### WORK REQUIRED:
Write out the full listing again, exactly as it stands.

[START OF GIVEN MATERIAL]

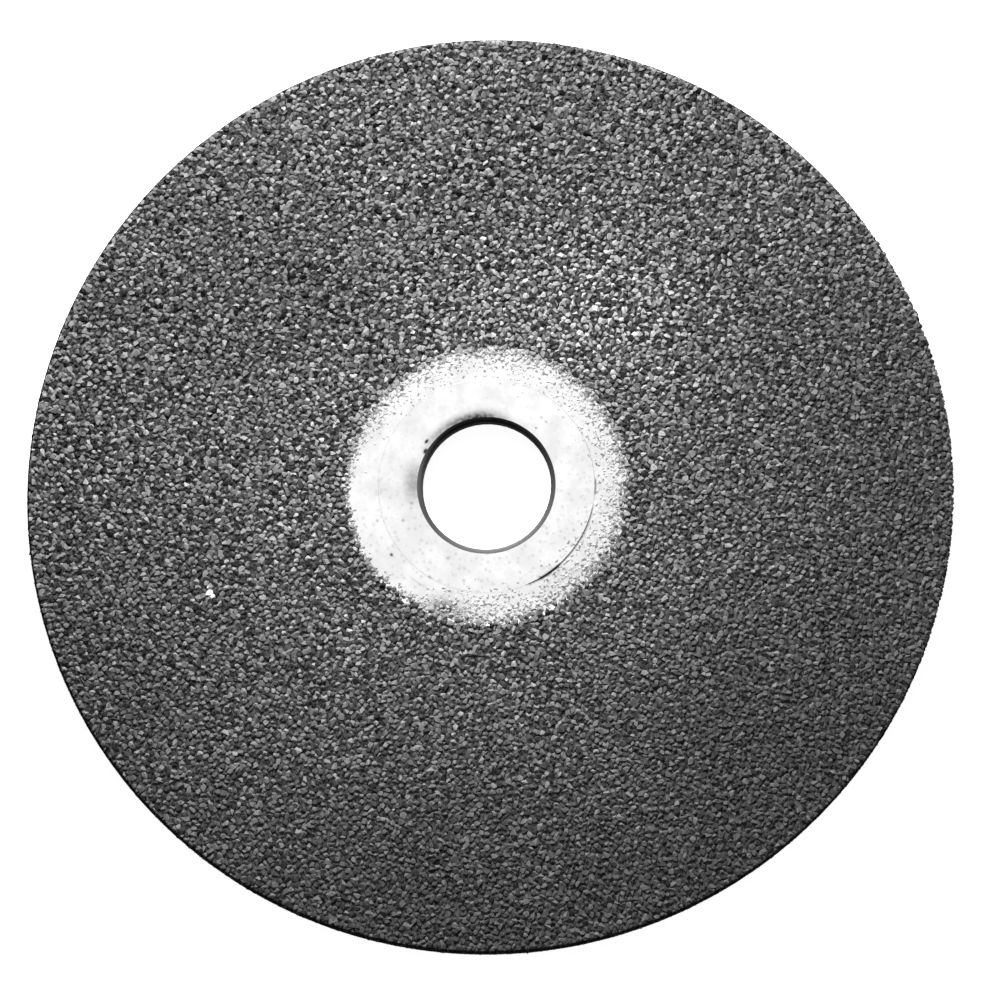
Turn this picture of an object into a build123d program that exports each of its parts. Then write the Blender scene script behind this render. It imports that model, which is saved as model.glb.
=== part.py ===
from build123d import *

import os

# Diamond grinding wheel for an arbor. A flat turned steel body carries one layer of
# diamond grit, plated on over its front face and round its rim. The middle of the
# front face stays bare, because that is where the clamping flange bears.
# Millimetres. The wheel lies on its back face, which is the plane z = 0. The origin is
# on the bore's axis, and +Z points out of the gritted face.

# Wheel
wheel_diameter = 160.0  # over the grit
bore_diameter = 22.225  # 7/8 in arbor
bore_front_radius = 0.7  # the bore rolls over softly into the clamped face
bore_back_chamfer = 0.3

# Steel body
hub_thickness = 2.8  # from the back face to the face that the flange clamps
boss_diameter = 37.4  # the raised flange seat round the bore
boss_step = 0.3  # how far that seat stands above the land under the grit
boss_edge_chamfer = 0.1
front_corner_chamfer = 0.5  # broken, because plating builds up on a sharp corner
back_edge_chamfer = 0.3

# Grit
grit_thickness = 0.6  # one grain and the nickel that holds it
grit_corner_radius = 1.2  # outside, where the grit turns down the rim
bare_diameter = 47.2  # the land shows bright inside this circle
feather_width = 2.0  # the grit thins out over this width towards the bare land
skirt_height = 0.6  # bare steel left between the back face and the grit on the rim
skirt_feather = 0.4

wheel_radius = wheel_diameter / 2
bore_radius = bore_diameter / 2
boss_radius = boss_diameter / 2
bare_radius = bare_diameter / 2
body_radius = wheel_radius - grit_thickness
land_height = hub_thickness - boss_step
grit_face_height = land_height + grit_thickness
grit_corner_height = grit_face_height - grit_corner_radius


def circles_at(part, radius, height):
    """The circular edges of a part that have this radius and lie at this height."""
    tolerance = 1e-4
    return part.edges().filter_by(GeomType.CIRCLE).filter_by(
        lambda edge: abs(edge.radius - radius) < tolerance
        and abs(edge.center().Z - height) < tolerance
    )


# The body is turned from plate in one piece: a flat back, a land for the grit and a
# low boss round the bore.
with BuildPart() as steel_body:
    with BuildSketch(Plane.XZ):
        with BuildLine():
            Polyline(
                (bore_radius, 0),
                (body_radius, 0),
                (body_radius, land_height),
                (boss_radius, land_height),
                (boss_radius, hub_thickness),
                (bore_radius, hub_thickness),
                close=True,
            )
        make_face()
    revolve(axis=Axis.Z)
    fillet(circles_at(steel_body, bore_radius, hub_thickness), bore_front_radius)
    chamfer(circles_at(steel_body, bore_radius, 0), bore_back_chamfer)
    chamfer(circles_at(steel_body, boss_radius, hub_thickness), boss_edge_chamfer)
    chamfer(circles_at(steel_body, body_radius, land_height), front_corner_chamfer)
    chamfer(circles_at(steel_body, body_radius, 0), back_edge_chamfer)
steel_body.part.label = "steel_body"

# The grit follows the body: over the land, round the corner and down the rim. It is
# feathered at both ends, and its own corner is round.
with BuildPart() as grit_coating:
    with BuildSketch(Plane.XZ):
        with BuildLine():
            Polyline(
                (wheel_radius, grit_corner_height),
                (wheel_radius, skirt_height + skirt_feather),
                (body_radius, skirt_height),
                (body_radius, land_height - front_corner_chamfer),
                (body_radius - front_corner_chamfer, land_height),
                (bare_radius, land_height),
                (bare_radius + feather_width, grit_face_height),
                (wheel_radius - grit_corner_radius, grit_face_height),
            )
            CenterArc(
                (wheel_radius - grit_corner_radius, grit_corner_height),
                grit_corner_radius,
                start_angle=0,
                arc_size=90,
            )
        make_face()
    revolve(axis=Axis.Z)
grit_coating.part.label = "grit_coating"

os.makedirs("parts", exist_ok=True)
for piece in (steel_body, grit_coating):
    export_step(piece.part, f"parts/{piece.part.label}.step")
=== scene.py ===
import math

import bmesh
import bpy
import numpy as np
from mathutils import Matrix, Vector, kdtree, noise


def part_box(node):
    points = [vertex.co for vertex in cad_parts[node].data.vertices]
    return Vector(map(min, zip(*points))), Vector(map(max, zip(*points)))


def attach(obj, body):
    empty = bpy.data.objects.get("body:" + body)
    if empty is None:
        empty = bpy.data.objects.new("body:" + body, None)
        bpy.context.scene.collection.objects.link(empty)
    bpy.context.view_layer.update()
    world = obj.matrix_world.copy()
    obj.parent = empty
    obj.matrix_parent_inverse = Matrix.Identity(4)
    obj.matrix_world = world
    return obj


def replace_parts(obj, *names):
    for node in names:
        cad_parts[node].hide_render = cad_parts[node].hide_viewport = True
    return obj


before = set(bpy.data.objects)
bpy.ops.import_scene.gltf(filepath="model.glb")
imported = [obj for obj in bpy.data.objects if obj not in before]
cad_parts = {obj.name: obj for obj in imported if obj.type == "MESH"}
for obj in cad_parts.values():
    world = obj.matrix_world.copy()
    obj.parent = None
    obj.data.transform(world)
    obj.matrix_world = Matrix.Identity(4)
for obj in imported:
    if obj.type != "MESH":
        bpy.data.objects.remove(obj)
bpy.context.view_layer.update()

# A flat diamond grinding wheel. The turned steel body is the CAD node, with a better
# finish. The coating's node gives way to the plated bond and to its single grains.
# Everything is in metres, in the frame of the CAD.

MM = 0.001
TURN = 2 * math.pi
random = np.random.default_rng(20)

# Sizes from the CAD pieces
coating_low, coating_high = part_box("grit_coating")
wheel_radius = coating_high.x
coating_top = coating_high.z
coating_foot = coating_low.z
coating_thickness = wheel_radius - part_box("steel_body")[1].x

# Sizes of the steel body that its box doesn't give
bore_radius = 11.1125 * MM
bore_roll = 0.7 * MM  # the radius with which the bore turns into the clamped face
boss_radius = 18.7 * MM

# The coating's section, along its outer surface from the wheel's axis to the rim's foot
corner_radius = 1.2 * MM
corner_start = wheel_radius - corner_radius
corner_length = corner_radius * math.pi / 2
rim_length = coating_top - corner_radius - coating_foot
whole_travel = corner_start + corner_length + rim_length

# Where the bare land gives way to grit. The masked circle sat a little off the axis.
mask_radius = 24.5 * MM
mask_shift = Vector((0.2, 0.25)) * MM
feather_least = 1.2 * MM
feather_lobes = (  # middle in degrees from +X, half width in degrees, extra width
    (135, 28, 3.0 * MM),
    (80, 40, 3.2 * MM),
    (15, 40, 3.5 * MM),
    (-45, 35, 4.2 * MM),
    (-95, 24, 3.9 * MM),
)

# Bond
bond_thickness = 0.14 * MM
bond_lap = 0.02 * MM  # how far its underside is let into the steel
bond_columns = 900
bond_waves = 0.04 * MM  # how far its surface goes up and down
bond_wave_size = 1.1 * MM
bond_edge_inset = 0.3 * MM  # how far it reaches in towards the hub from the full grit
bond_edge_waves = 0.35 * MM
bond_edge_ripples = ((9, 1.0), (30, 0.7))  # how fine, and how strong
bond_rise = (  # distance from its edge on the hub, and share of the thickness there
    (0.0, 0.0),
    (0.15 * MM, 0.35),
    (0.5 * MM, 0.7),
    (1.0 * MM, 0.9),
)
bond_full = 2 * MM  # this far from that edge it has its full thickness
bond_fall = 0.15 * MM  # it ends over this length, at the rim's foot
bond_fall_share = 0.6  # of the thickness, where that starts
flat_rows = 60  # of its corners over the face
bend_rows = 12  # round the corner
rim_rows = 7  # and down the rim
rim_build = 0.37 * MM  # nickel gathers on the rim and nearly buries the grains there
rim_build_start = corner_start + 0.4 * corner_length
rim_build_full = corner_start + 0.75 * corner_length
rough_rim = (6, 22)  # but not in this sector: its middle and half width in degrees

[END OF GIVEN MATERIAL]

### ANSWER:
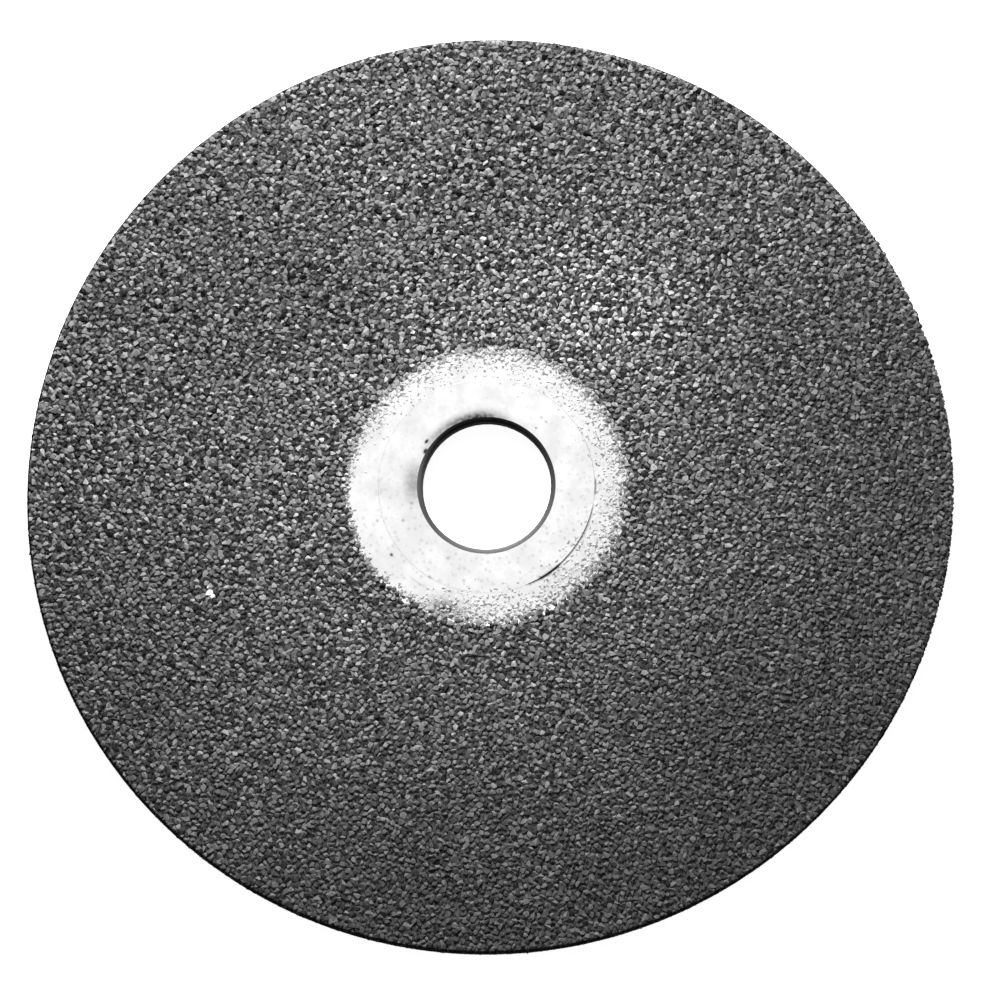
Turn this picture of an object into a build123d program that exports each of its parts. Then write the Blender scene script behind this render. It imports that model, which is saved as model.glb.
=== part.py ===
from build123d import *

import os

# Diamond grinding wheel for an arbor. A flat turned steel body carries one layer of
# diamond grit, plated on over its front face and round its rim. The middle of the
# front face stays bare, because that is where the clamping flange bears.
# Millimetres. The wheel lies on its back face, which is the plane z = 0. The origin is
# on the bore's axis, and +Z points out of the gritted face.

# Wheel
wheel_diameter = 160.0  # over the grit
bore_diameter = 22.225  # 7/8 in arbor
bore_front_radius = 0.7  # the bore rolls over softly into the clamped face
bore_back_chamfer = 0.3

# Steel body
hub_thickness = 2.8  # from the back face to the face that the flange clamps
boss_diameter = 37.4  # the raised flange seat round the bore
boss_step = 0.3  # how far that seat stands above the land under the grit
boss_edge_chamfer = 0.1
front_corner_chamfer = 0.5  # broken, because plating builds up on a sharp corner
back_edge_chamfer = 0.3

# Grit
grit_thickness = 0.6  # one grain and the nickel that holds it
grit_corner_radius = 1.2  # outside, where the grit turns down the rim
bare_diameter = 47.2  # the land shows bright inside this circle
feather_width = 2.0  # the grit thins out over this width towards the bare land
skirt_height = 0.6  # bare steel left between the back face and the grit on the rim
skirt_feather = 0.4

wheel_radius = wheel_diameter / 2
bore_radius = bore_diameter / 2
boss_radius = boss_diameter / 2
bare_radius = bare_diameter / 2
body_radius = wheel_radius - grit_thickness
land_height = hub_thickness - boss_step
grit_face_height = land_height + grit_thickness
grit_corner_height = grit_face_height - grit_corner_radius


def circles_at(part, radius, height):
    """The circular edges of a part that have this radius and lie at this height."""
    tolerance = 1e-4
    return part.edges().filter_by(GeomType.CIRCLE).filter_by(
        lambda edge: abs(edge.radius - radius) < tolerance
        and abs(edge.center().Z - height) < tolerance
    )


# The body is turned from plate in one piece: a flat back, a land for the grit and a
# low boss round the bore.
with BuildPart() as steel_body:
    with BuildSketch(Plane.XZ):
        with BuildLine():
            Polyline(
                (bore_radius, 0),
                (body_radius, 0),
                (body_radius, land_height),
                (boss_radius, land_height),
                (boss_radius, hub_thickness),
                (bore_radius, hub_thickness),
                close=True,
            )
        make_face()
    revolve(axis=Axis.Z)
    fillet(circles_at(steel_body, bore_radius, hub_thickness), bore_front_radius)
    chamfer(circles_at(steel_body, bore_radius, 0), bore_back_chamfer)
    chamfer(circles_at(steel_body, boss_radius, hub_thickness), boss_edge_chamfer)
    chamfer(circles_at(steel_body, body_radius, land_height), front_corner_chamfer)
    chamfer(circles_at(steel_body, body_radius, 0), back_edge_chamfer)
steel_body.part.label = "steel_body"

# The grit follows the body: over the land, round the corner and down the rim. It is
# feathered at both ends, and its own corner is round.
with BuildPart() as grit_coating:
    with BuildSketch(Plane.XZ):
        with BuildLine():
            Polyline(
                (wheel_radius, grit_corner_height),
                (wheel_radius, skirt_height + skirt_feather),
                (body_radius, skirt_height),
                (body_radius, land_height - front_corner_chamfer),
                (body_radius - front_corner_chamfer, land_height),
                (bare_radius, land_height),
                (bare_radius + feather_width, grit_face_height),
                (wheel_radius - grit_corner_radius, grit_face_height),
            )
            CenterArc(
                (wheel_radius - grit_corner_radius, grit_corner_height),
                grit_corner_radius,
                start_angle=0,
                arc_size=90,
            )
        make_face()
    revolve(axis=Axis.Z)
grit_coating.part.label = "grit_coating"

os.makedirs("parts", exist_ok=True)
for piece in (steel_body, grit_coating):
    export_step(piece.part, f"parts/{piece.part.label}.step")
=== scene.py ===
import math

import bmesh
import bpy
import numpy as np
from mathutils import Matrix, Vector, kdtree, noise


def part_box(node):
    points = [vertex.co for vertex in cad_parts[node].data.vertices]
    return Vector(map(min, zip(*points))), Vector(map(max, zip(*points)))


def attach(obj, body):
    empty = bpy.data.objects.get("body:" + body)
    if empty is None:
        empty = bpy.data.objects.new("body:" + body, None)
        bpy.context.scene.collection.objects.link(empty)
    bpy.context.view_layer.update()
    world = obj.matrix_world.copy()
    obj.parent = empty
    obj.matrix_parent_inverse = Matrix.Identity(4)
    obj.matrix_world = world
    return obj


def replace_parts(obj, *names):
    for node in names:
        cad_parts[node].hide_render = cad_parts[node].hide_viewport = True
    return obj


before = set(bpy.data.objects)
bpy.ops.import_scene.gltf(filepath="model.glb")
imported = [obj for obj in bpy.data.objects if obj not in before]
cad_parts = {obj.name: obj for obj in imported if obj.type == "MESH"}
for obj in cad_parts.values():
    world = obj.matrix_world.copy()
    obj.parent = None
    obj.data.transform(world)
    obj.matrix_world = Matrix.Identity(4)
for obj in imported:
    if obj.type != "MESH":
        bpy.data.objects.remove(obj)
bpy.context.view_layer.update()

# A flat diamond grinding wheel. The turned steel body is the CAD node, with a better
# finish. The coating's node gives way to the plated bond and to its single grains.
# Everything is in metres, in the frame of the CAD.

MM = 0.001
TURN = 2 * math.pi
random = np.random.default_rng(20)

# Sizes from the CAD pieces
coating_low, coating_high = part_box("grit_coating")
wheel_radius = coating_high.x
coating_top = coating_high.z
coating_foot = coating_low.z
coating_thickness = wheel_radius - part_box("steel_body")[1].x

# Sizes of the steel body that its box doesn't give
bore_radius = 11.1125 * MM
bore_roll = 0.7 * MM  # the radius with which the bore turns into the clamped face
boss_radius = 18.7 * MM

# The coating's section, along its outer surface from the wheel's axis to the rim's foot
corner_radius = 1.2 * MM
corner_start = wheel_radius - corner_radius
corner_length = corner_radius * math.pi / 2
rim_length = coating_top - corner_radius - coating_foot
whole_travel = corner_start + corner_length + rim_length

# Where the bare land gives way to grit. The masked circle sat a little off the axis.
mask_radius = 24.5 * MM
mask_shift = Vector((0.2, 0.25)) * MM
feather_least = 1.2 * MM
feather_lobes = (  # middle in degrees from +X, half width in degrees, extra width
    (135, 28, 3.0 * MM),
    (80, 40, 3.2 * MM),
    (15, 40, 3.5 * MM),
    (-45, 35, 4.2 * MM),
    (-95, 24, 3.9 * MM),
)

# Bond
bond_thickness = 0.14 * MM
bond_lap = 0.02 * MM  # how far its underside is let into the steel
bond_columns = 900
bond_waves = 0.04 * MM  # how far its surface goes up and down
bond_wave_size = 1.1 * MM
bond_edge_inset = 0.3 * MM  # how far it reaches in towards the hub from the full grit
bond_edge_waves = 0.35 * MM
bond_edge_ripples = ((9, 1.0), (30, 0.7))  # how fine, and how strong
bond_rise = (  # distance from its edge on the hub, and share of the thickness there
    (0.0, 0.0),
    (0.15 * MM, 0.35),
    (0.5 * MM, 0.7),
    (1.0 * MM, 0.9),
)
bond_full = 2 * MM  # this far from that edge it has its full thickness
bond_fall = 0.15 * MM  # it ends over this length, at the rim's foot
bond_fall_share = 0.6  # of the thickness, where that starts
flat_rows = 60  # of its corners over the face
bend_rows = 12  # round the corner
rim_rows = 7  # and down the rim
rim_build = 0.37 * MM  # nickel gathers on the rim and nearly buries the grains there
rim_build_start = corner_start + 0.4 * corner_length
rim_build_full = corner_start + 0.75 * corner_length
rough_rim = (6, 22)  # but not in this sector: its middle and half width in degrees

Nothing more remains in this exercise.